[QUOTE=WOOKINPANUB"…but it just may be a LOOOOOnatic you’re lookin’ for"
.[/QUOTE]
But that is the way “lunatic” is supposed to be pronounced. LOO-nah-tick. You have to at least give them the latitude to extend syllables and vowels to fit the song’s music.
Now, if Avril Lavigne had sang that song she would have said “Lee-oo-nah-tick,” which would be bad.
To be accurate, they are from Oakland, which is nowhere near being “suburban”.
I hate to defend Green Day, but some Californians can sound pretty funky. Though most Californians speak network standard, there is a California accent and it can get pretty thick- I know I’ve got one.
It’s not a pronunciation, but a failed attempt to make a lyric fit a melody:
“I - could - not - fore - see - this - thing - hap - pen - ing - to - you - u,” Rolling Stones, “Paint it Black.” Still sucking after 40 years.
There is a reason most Northern Irish people try not to sing with Norn Irn accents.
It is the definitive vowel-mangling accent and when the put-on American accent slips, it just gets nasty.
Fairly becomes Furrly
Head becomes Hey-ad
House becomes Hoy-se
Hours becomes Arrs
Out becomes Oyt
Here become Hee-arr
I don’t know how much it counts as far as pronounciation, but if it does, I have the winner. Maybe it should win anyway, like an anti-Rio by Duran Duran:
SANTA BABY
There’s this TV commercial that adapts “Our House” by Madness, but the new lyrics are so ill-suited that words repeatedly wind up awkwardly hurried or accented on the wrong syllable.
Uggh. You just reminded me of that Applebee’s ad that parodies the Gilligan’s Island theme. They rhyme “skewer” with “three-hour tour [pronounced ‘tewer’].” I know it’s intentionally bad. That doesn’t prevent it from being really annoying. In fact, it might be making it worse.
Well according to John Kennedy Toole (Confederacy of Dunces) people from New Orleans do ideed sound just like people for Jorsy. How sad! (I should say I’m from New Jersey …but I don’t sound like that! I swear!)
Anyway no doubt someone else has made that point and I missed it. My attetion span is not what it should be. If so I apologize. But it’s worth mentioning.

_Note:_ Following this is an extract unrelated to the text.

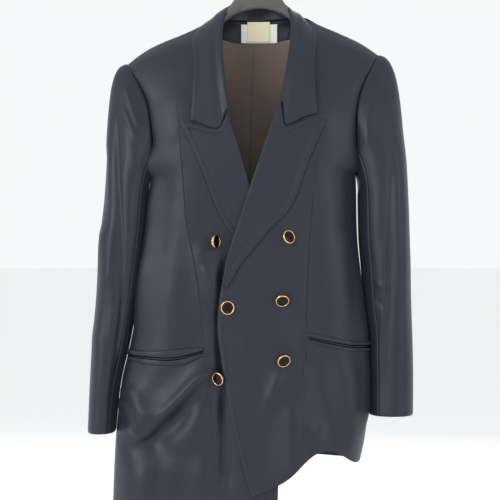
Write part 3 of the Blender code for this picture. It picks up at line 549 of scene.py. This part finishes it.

Thank you for the correction. Problem is, I’ve heard Billie Joe interviewed on VH1 or wherever and he talks like someone from Earth, which is not how he sings.
Take a gander at the store
At the present day store
At the mod-ren store
At the present-day, mod-ren
De-part-mentalized
GROC’ry store!
–“Rock Island”, rhythmic recitation from The Music Man (Meredith Willson, 1957)
(The show is supposed to be taking placed in the Midwest in 1912, so maybe people said it there and then, too. Dunno.)
One does if one’s writing music. Frixample, C# may also be “spelled” Db. Same pitch, different roles in theory. You need C# to make the key signature of D; you need Db to make the key signature of Ab.
Except it’s not a forced rhyme for the sake of rhyming; it’s a forced rhyme for humorous effect. The kid’s dad makes an “Oh, you…” gesture at him, the other adults laugh, and the kid smirks as he exits.
[off-topic]What irks me about that scene is when the oldest girl says, “I’d like to stay and taste my first champagne?” and her dad responds with an emphatic “No.” Puh-leaze. She was 16 in 1930s Europe; she would have had her first champagne at 12.[/o-t]
Anyway, irritating pronounciations. “Right Down the Line” by Steely Dan. “Hoo-man” for “woman”? WTF?
No, no, no. Mr. Roboto is quite clearly a modron!
My vote is a rather obscure one. In the song “Seven Lives” by In Strict Confidence, the singer (whoever he is) bafflingly pronounces “ressurrect” as “RE-surrect.” Like what you’d do if you accidentally “unsurrected” something and wanted it surrected again.
He also rhymes it with “neck,” but that kind of works.